### The records
>> START
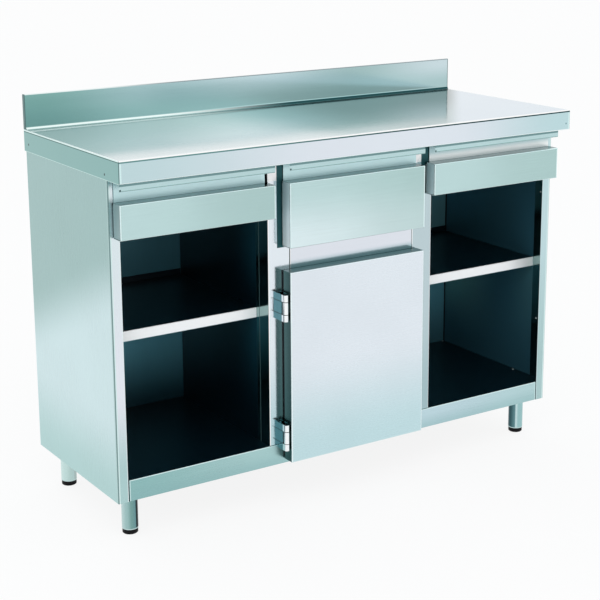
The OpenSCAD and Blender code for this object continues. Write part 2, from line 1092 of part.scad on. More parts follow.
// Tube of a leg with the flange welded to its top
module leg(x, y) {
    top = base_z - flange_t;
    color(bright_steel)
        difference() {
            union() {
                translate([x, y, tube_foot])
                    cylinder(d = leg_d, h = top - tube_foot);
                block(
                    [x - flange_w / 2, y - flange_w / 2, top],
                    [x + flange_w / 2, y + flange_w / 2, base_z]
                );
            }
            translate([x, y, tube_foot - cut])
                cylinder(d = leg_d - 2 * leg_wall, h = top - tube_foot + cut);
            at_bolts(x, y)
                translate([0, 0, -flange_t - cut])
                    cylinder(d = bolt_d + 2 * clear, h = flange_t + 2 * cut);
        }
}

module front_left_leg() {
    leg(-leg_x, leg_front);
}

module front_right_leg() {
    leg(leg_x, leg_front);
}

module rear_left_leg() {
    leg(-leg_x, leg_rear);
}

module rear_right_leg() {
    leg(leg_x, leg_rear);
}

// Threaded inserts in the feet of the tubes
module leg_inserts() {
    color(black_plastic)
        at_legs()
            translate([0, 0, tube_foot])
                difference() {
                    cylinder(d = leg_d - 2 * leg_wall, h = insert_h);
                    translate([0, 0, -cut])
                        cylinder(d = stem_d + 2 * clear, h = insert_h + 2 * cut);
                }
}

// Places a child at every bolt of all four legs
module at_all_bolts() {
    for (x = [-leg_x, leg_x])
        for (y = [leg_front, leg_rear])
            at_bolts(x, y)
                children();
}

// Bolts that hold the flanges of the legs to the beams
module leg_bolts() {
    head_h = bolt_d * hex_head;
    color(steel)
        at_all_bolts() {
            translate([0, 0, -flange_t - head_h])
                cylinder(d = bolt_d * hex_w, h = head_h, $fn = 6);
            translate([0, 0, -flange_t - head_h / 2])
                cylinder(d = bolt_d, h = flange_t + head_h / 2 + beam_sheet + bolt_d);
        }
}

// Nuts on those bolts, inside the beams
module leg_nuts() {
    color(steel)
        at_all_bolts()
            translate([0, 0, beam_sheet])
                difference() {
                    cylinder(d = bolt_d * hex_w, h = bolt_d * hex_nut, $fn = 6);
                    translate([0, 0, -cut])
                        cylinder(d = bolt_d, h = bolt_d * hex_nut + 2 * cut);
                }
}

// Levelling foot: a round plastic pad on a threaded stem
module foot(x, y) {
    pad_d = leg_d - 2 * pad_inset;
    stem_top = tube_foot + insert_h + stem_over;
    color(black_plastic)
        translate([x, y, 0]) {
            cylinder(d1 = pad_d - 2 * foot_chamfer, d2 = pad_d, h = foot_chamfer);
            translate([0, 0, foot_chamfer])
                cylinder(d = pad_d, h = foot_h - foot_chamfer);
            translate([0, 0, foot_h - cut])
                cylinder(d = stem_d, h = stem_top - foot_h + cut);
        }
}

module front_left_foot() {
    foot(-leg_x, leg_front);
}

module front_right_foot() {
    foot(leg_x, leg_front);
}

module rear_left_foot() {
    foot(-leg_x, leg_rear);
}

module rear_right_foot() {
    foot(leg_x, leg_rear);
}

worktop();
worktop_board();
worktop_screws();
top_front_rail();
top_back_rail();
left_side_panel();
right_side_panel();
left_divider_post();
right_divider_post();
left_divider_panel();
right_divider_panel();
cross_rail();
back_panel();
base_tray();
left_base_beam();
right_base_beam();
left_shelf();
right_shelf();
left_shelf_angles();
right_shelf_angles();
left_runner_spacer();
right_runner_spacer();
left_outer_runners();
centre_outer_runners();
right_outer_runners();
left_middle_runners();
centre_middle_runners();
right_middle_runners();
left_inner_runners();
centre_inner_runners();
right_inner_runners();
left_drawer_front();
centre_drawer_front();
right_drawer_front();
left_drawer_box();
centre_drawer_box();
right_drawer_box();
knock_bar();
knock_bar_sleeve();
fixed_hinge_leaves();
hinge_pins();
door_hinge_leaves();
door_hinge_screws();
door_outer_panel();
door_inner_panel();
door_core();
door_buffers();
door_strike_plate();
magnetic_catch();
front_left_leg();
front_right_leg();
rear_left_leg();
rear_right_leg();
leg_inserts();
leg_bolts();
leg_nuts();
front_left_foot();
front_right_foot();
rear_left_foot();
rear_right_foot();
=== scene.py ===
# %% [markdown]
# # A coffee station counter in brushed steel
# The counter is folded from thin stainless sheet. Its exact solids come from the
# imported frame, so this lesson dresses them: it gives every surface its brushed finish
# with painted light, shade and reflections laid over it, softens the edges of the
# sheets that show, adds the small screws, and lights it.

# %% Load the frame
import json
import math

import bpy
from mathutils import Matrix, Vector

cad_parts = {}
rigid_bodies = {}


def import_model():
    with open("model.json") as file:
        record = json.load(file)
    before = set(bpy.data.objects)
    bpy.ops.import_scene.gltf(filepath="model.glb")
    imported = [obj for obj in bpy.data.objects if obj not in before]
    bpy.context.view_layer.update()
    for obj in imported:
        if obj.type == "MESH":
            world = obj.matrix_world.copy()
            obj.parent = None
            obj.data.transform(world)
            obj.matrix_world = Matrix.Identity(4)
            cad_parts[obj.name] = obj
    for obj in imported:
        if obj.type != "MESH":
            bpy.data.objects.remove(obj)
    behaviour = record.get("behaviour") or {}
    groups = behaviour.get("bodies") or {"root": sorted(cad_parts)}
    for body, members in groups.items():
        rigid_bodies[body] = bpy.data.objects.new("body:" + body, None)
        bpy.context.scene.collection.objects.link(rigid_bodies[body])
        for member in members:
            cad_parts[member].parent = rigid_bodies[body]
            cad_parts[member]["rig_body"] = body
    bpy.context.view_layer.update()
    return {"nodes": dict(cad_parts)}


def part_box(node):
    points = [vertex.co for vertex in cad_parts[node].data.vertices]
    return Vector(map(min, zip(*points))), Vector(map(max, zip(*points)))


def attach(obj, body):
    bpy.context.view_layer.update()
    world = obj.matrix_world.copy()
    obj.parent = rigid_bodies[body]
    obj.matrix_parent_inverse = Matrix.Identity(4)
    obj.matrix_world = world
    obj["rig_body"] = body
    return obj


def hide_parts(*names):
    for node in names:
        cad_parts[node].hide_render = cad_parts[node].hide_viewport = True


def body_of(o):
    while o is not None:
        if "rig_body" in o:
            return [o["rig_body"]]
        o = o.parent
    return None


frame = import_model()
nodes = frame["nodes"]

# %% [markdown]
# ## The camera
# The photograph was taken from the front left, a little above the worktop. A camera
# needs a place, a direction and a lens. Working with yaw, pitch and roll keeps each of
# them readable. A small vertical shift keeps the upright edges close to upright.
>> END
>> START
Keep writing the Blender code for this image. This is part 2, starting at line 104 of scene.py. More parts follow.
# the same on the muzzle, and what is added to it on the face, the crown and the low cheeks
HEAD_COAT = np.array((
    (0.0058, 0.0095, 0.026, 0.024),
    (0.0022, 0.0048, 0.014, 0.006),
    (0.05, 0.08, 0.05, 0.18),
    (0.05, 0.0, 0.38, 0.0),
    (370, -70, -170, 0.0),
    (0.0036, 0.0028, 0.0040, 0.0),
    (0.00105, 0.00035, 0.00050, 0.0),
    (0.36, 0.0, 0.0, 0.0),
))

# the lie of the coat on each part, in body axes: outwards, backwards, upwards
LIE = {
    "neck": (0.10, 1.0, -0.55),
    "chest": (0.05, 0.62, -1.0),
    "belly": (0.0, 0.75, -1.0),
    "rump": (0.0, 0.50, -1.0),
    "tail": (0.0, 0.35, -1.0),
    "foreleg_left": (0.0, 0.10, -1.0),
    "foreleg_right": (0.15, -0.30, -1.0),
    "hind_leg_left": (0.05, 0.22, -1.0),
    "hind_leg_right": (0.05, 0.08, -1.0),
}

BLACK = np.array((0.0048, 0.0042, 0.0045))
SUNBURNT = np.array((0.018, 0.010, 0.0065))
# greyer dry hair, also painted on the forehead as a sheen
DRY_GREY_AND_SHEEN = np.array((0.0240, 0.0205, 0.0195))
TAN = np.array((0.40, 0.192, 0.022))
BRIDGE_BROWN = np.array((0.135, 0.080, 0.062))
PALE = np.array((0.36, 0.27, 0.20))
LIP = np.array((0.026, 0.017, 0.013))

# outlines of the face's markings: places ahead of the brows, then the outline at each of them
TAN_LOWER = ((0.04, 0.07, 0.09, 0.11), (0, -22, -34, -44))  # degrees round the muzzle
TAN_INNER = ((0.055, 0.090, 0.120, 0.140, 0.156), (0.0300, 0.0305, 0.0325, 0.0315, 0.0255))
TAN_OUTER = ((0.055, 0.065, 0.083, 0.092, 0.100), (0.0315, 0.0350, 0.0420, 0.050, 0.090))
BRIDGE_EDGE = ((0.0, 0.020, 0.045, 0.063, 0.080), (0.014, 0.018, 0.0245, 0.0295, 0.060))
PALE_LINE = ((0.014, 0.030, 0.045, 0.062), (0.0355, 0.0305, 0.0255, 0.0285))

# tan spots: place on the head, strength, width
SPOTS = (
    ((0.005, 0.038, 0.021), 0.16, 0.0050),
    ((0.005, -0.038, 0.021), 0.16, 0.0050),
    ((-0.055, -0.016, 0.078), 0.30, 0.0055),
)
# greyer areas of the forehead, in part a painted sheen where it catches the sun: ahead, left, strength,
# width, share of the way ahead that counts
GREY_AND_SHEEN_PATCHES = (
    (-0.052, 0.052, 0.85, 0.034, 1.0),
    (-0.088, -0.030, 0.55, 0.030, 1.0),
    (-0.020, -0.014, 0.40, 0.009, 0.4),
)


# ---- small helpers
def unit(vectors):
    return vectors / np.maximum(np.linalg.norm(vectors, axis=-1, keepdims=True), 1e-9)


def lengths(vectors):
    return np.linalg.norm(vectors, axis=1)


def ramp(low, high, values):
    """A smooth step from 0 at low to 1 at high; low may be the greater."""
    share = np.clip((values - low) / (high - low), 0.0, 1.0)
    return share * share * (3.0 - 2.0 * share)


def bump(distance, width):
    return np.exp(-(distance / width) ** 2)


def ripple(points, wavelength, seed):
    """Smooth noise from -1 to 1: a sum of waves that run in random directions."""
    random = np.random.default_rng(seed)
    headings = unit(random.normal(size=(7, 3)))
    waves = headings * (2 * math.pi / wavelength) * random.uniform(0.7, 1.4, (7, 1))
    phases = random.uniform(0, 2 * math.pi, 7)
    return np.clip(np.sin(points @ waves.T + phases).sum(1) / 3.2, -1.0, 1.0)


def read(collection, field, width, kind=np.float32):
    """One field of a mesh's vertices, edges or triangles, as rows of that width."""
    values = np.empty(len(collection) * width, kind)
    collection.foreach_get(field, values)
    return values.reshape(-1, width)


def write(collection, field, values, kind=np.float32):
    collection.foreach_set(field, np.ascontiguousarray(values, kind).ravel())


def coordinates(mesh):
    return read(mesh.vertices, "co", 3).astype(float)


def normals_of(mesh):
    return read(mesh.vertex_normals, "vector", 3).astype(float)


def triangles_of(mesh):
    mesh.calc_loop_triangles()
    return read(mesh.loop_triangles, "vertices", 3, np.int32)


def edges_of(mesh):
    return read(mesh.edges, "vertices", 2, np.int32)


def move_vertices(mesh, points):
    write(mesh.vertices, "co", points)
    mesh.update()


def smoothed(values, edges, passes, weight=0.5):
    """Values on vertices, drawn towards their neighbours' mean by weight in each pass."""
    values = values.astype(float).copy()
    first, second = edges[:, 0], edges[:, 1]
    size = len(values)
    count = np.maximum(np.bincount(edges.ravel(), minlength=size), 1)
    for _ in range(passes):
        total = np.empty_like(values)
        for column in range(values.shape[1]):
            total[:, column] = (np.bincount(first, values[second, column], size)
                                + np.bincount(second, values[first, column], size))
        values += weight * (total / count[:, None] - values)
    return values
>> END
### Written task
Taking the lines above, repeat exactly those from the line that contains "right_shelf_angles();" through the line that contains "record = json.load(file)", and both of those lines as well. Include nothing else.

### Final result
right_shelf_angles();
left_runner_spacer();
right_runner_spacer();
left_outer_runners();
centre_outer_runners();
right_outer_runners();
left_middle_runners();
centre_middle_runners();
right_middle_runners();
left_inner_runners();
centre_inner_runners();
right_inner_runners();
left_drawer_front();
centre_drawer_front();
right_drawer_front();
left_drawer_box();
centre_drawer_box();
right_drawer_box();
knock_bar();
knock_bar_sleeve();
fixed_hinge_leaves();
hinge_pins();
door_hinge_leaves();
door_hinge_screws();
door_outer_panel();
door_inner_panel();
door_core();
door_buffers();
door_strike_plate();
magnetic_catch();
front_left_leg();
front_right_leg();
rear_left_leg();
rear_right_leg();
leg_inserts();
leg_bolts();
leg_nuts();
front_left_foot();
front_right_foot();
rear_left_foot();
rear_right_foot();
=== scene.py ===
# %% [markdown]
# # A coffee station counter in brushed steel
# The counter is folded from thin stainless sheet. Its exact solids come from the
# imported frame, so this lesson dresses them: it gives every surface its brushed finish
# with painted light, shade and reflections laid over it, softens the edges of the
# sheets that show, adds the small screws, and lights it.

# %% Load the frame
import json
import math

import bpy
from mathutils import Matrix, Vector

cad_parts = {}
rigid_bodies = {}


def import_model():
    with open("model.json") as file:
        record = json.load(file)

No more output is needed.